1968 Plymouth Valiant Two Hundred. I found this mean-looking Plymouth parked in South Broad Ripple, an Indianapolis neighborhood. This find really made me happy as I thought all of the ’60s Valiants had been junked long ago. Almost all of the chrome trim bits are still present, which is a stark contrast to the rough paint job. Could it be in the middle of a restoration?

1985 Chevrolet Impala. I came upon this one in a shopping center parking lot near where I work. Impalas went out of production in 1985, and this grille style was used from 1981 to the end. What makes me say this one’s from ’85 is that the trunk lid proudly proclaims this car’s 4.3 L fuel-injected engine, which I think was first used in ’85.

1982-87 Chevrolet El Camino. I found this one in Orleans on Indiana’s Dixie Highway. Curse Chevrolet for barely changing this car during the last six years of its production run!

1962 Chevrolet truck. Spotted waiting for its owner at Sears. I know it’s a ’62 because the seat upholstery is embroidered with “62 Chevy.”

1980 Dodge D-series Adventurer. Dodge made these trucks for a whopping 21 years starting in 1972. They got a subtle facelift in 1981. The easiest way to spot the 1972-1980 trucks is by the character line down the body side that flows around the wheel arches. The 1981 and later trucks eliminated that character line. Stacked dual rectangular headlights were available only in 1979 and 1980, as far as I can gather from a little Internet sleuthing. I’m semi-arbitrarily dating this truck to 1980. I came upon this truck at a CVS on Indy’s north side, across the street from where I found the 1955 Chevy above. The wooden cargo rails make this truck appear very much to still be earning its keep.

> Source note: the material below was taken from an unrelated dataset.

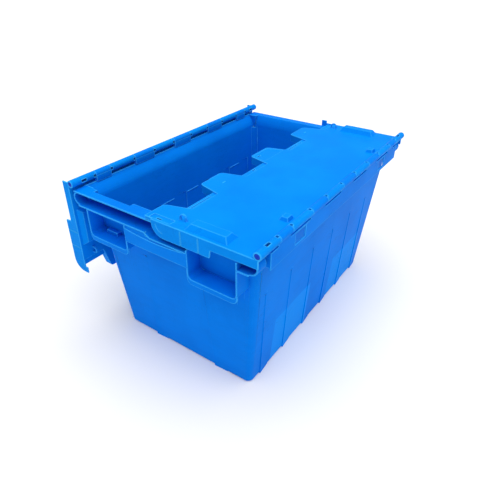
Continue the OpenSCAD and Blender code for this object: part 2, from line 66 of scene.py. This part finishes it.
class Wire:
    # one socket of a material's tree, which adds Math nodes as it is used in sums
    def __init__(self, tree, socket=None):
        self.tree, self.socket = tree, socket

    def node(self, kind, settings=None, sockets=None, out=0):
        made = self.tree.nodes.new(kind)
        for name, value in (settings or {}).items():
            setattr(made, name, value)
        for name, value in (sockets or {}).items():
            if isinstance(value, Wire):
                self.tree.links.new(value.socket, made.inputs[name])
            else:
                made.inputs[name].default_value = value
        return Wire(self.tree, made.outputs[out])

    def sum(self, operation, first, second=0.0):
        return self.node("ShaderNodeMath", {"operation": operation}, {0: first, 1: second})

    def __add__(self, other):
        return self.sum("ADD", self, other)

    def __radd__(self, other):
        return self.sum("ADD", other, self)

    def __sub__(self, other):
        return self.sum("SUBTRACT", self, other)

    def __rsub__(self, other):
        return self.sum("SUBTRACT", other, self)

    def __mul__(self, other):
        return self.sum("MULTIPLY", self, other)

    def __rmul__(self, other):
        return self.sum("MULTIPLY", other, self)

    def __abs__(self):
        return self.sum("ABSOLUTE", self)

    def above(self, low, high):
        # 0 below low, 1 above high, a smooth step between
        return self.node("ShaderNodeMapRange", {"interpolation_type": "SMOOTHSTEP"},
                         {"Value": self, "From Min": low, "From Max": high})

    def between(self, low, high, softness):
        # 1 from low to high, with a short smooth step at either end
        return self.above(low, low + softness) * (1.0 - self.above(high, high + softness))

    def axes(self):
        return [self.node("ShaderNodeSeparateXYZ", None, {"Vector": self}, out=axis) for axis in range(3)]

    def mapped(self, scale=(1.0, 1.0, 1.0), turn=0.0):
        return self.node("ShaderNodeMapping", None,
                         {"Vector": self, "Rotation": (0.0, 0.0, turn), "Scale": scale})

    def noise(self, scale, detail=2.0, roughness=0.5):
        return self.node("ShaderNodeTexNoise", None,
                         {"Vector": self, "Scale": scale, "Detail": detail, "Roughness": roughness})

    def mix(self, first, second):
        # colours first and second, mixed by this factor
        return self.node("ShaderNodeMix", {"data_type": "RGBA"}, {0: self, 6: first, 7: second}, out=2)

    def openness(self, reach, inside=False):
        # share of open space around the surface, or of solid behind it
        return self.node("ShaderNodeAmbientOcclusion",
                         {"samples": opennessSamples, "inside": inside, "only_local": True},
                         {"Distance": reach}, out=1)


def newMaterial(name, metallic=0.0, gloss=0.5):
    # a material, its shader and the place on the piece
    made = bpy.data.materials.new(name)
    made.use_nodes = True
    shader = made.node_tree.nodes["Principled BSDF"]
    shader.inputs["Metallic"].default_value = metallic
    shader.inputs["IOR"].default_value = plasticIor
    shader.inputs["Specular IOR Level"].default_value = gloss
    place = Wire(made.node_tree).node("ShaderNodeTexCoord", out=3)
    return made, shader, place


def finishMaterial(shader, colour, roughness, height, distance):
    bump = height.node("ShaderNodeBump", None, {"Distance": distance, "Height": height})
    for wire, name in ((colour, "Base Color"), (roughness, "Roughness"), (bump, "Normal")):
        wire.tree.links.new(wire.socket, shader.inputs[name])


# a noise is its scale, detail and roughness
shellPaint = {
    "tub": ((0.0003, 0.185, 0.78, 1), (0.0006, 0.225, 0.88, 1)),
    "lid": ((0.0003, 0.225, 0.80, 1), (0.0010, 0.270, 0.90, 1)),
    "waves": (9.0, 3.0),
    "streaks": (22.0, 4.0, 0.6),
    "streakSquash": (1.0, 1.0, 6.0),
    "waveShare": 0.7,
    "fade": (0.3, 0.7),
    "grain": (1400.0, 2.0, 0.6),
    "grainShare": 0.4,
    "grainDepth": 0.05 * mm,
    "roughness": 0.42,
    "streakSheen": 0.12,
    "grainSheen": 0.06,
    "gloss": 0.014,
}
# painted highlight: a paler blue along convex edges, where rounded edges catch the light
edgeGlintPaint = {
    "tone": (0.050, 0.50, 1.0, 1),
    "reach": 1.5 * mm,
    "fade": (0.03, 0.22),
    "least": 0.65,
    "drift": 0.6,
    "share": 0.9,
}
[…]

1980 Chevrolet Camaro Rally Sport. This old beast is a real survivor; that is, an unrestored original. It’s in about the same shape as the Camaros my buddies drove in high school in the early 80s โ rough around the edges! There’s a little surface rust on the other side, but the car is whole. I found this in the same grocery-store lot as the ’87 Thunderbird and the ’55 Chevy. (And I found the ’80 Dodge truck at the CVS you can see in the background of this shot.) I can’t tell whether that makes this lot a prolific source of old iron, or whether I just stop here on the way home from work so often that this is just a likely place to find the old cars that are naturally still on the road.

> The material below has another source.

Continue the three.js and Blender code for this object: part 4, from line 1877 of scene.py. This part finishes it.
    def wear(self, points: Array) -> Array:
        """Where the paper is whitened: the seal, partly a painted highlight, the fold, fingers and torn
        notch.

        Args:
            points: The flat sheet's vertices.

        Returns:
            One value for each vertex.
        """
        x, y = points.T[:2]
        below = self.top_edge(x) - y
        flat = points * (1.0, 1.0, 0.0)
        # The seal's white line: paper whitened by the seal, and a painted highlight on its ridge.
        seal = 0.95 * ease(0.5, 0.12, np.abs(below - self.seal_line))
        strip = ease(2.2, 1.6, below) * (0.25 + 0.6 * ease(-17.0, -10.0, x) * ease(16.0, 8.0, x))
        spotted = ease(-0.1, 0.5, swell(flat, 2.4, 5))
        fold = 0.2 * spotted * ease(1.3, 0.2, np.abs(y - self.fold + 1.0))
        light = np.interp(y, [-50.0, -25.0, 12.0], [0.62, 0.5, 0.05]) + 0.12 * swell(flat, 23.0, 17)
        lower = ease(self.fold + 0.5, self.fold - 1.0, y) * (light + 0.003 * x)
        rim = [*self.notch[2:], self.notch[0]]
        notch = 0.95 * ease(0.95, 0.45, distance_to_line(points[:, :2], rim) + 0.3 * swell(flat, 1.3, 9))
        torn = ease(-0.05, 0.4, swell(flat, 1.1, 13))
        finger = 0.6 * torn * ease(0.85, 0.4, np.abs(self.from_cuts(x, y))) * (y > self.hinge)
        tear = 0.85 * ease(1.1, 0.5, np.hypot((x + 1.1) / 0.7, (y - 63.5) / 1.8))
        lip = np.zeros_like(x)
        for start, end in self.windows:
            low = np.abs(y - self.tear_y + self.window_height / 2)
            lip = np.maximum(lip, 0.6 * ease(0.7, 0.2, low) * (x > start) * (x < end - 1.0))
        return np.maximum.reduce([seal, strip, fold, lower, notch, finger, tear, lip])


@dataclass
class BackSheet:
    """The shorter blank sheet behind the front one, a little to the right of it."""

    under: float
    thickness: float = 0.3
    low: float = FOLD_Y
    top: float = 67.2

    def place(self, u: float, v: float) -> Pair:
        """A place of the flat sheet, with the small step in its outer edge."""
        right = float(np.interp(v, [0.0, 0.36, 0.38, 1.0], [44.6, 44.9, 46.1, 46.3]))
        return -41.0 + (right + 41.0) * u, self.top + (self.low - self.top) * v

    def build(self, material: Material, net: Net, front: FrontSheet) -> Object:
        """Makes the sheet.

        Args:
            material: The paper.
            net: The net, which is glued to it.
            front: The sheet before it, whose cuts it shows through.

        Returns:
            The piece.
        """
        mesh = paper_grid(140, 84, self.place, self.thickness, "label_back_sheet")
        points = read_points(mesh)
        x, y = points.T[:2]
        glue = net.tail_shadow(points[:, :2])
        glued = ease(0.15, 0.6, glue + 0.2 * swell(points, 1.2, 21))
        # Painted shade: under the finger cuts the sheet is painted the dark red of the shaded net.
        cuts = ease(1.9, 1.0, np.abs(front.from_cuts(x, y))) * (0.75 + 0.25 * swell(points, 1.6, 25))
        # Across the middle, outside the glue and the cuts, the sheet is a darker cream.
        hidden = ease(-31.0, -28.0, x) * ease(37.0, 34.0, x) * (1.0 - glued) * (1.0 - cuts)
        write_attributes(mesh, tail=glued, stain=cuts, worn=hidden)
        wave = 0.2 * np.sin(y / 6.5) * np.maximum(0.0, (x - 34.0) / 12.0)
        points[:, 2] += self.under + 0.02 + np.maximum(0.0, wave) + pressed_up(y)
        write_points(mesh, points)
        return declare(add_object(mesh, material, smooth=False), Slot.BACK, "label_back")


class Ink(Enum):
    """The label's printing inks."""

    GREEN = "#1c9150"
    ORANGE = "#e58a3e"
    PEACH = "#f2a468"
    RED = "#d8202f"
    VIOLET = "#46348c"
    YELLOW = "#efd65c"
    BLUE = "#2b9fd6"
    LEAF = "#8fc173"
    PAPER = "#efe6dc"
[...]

1981 Chevrolet Corvette. My car was idling rough so I took it to my mechanic up in Home Place, a modest little neighborhood sandwiched between Indianapolis and Carmel. The used-car lot next door, and the other mechanic next door to that, often have old cars on their lots. That afternoon this 1981 Corvette was hanging around. Or at least I was told it was an ’81 by a passerby who said that the car belonged to one of his employees. I have to admit, I’m not a huge fan of these long-nosed boulevard cruisers. They make me think of permed middle-aged men with too many shirt buttons unbuttoned. But you don’t see old Corvettes every day, and this one looked to be in flawless condition.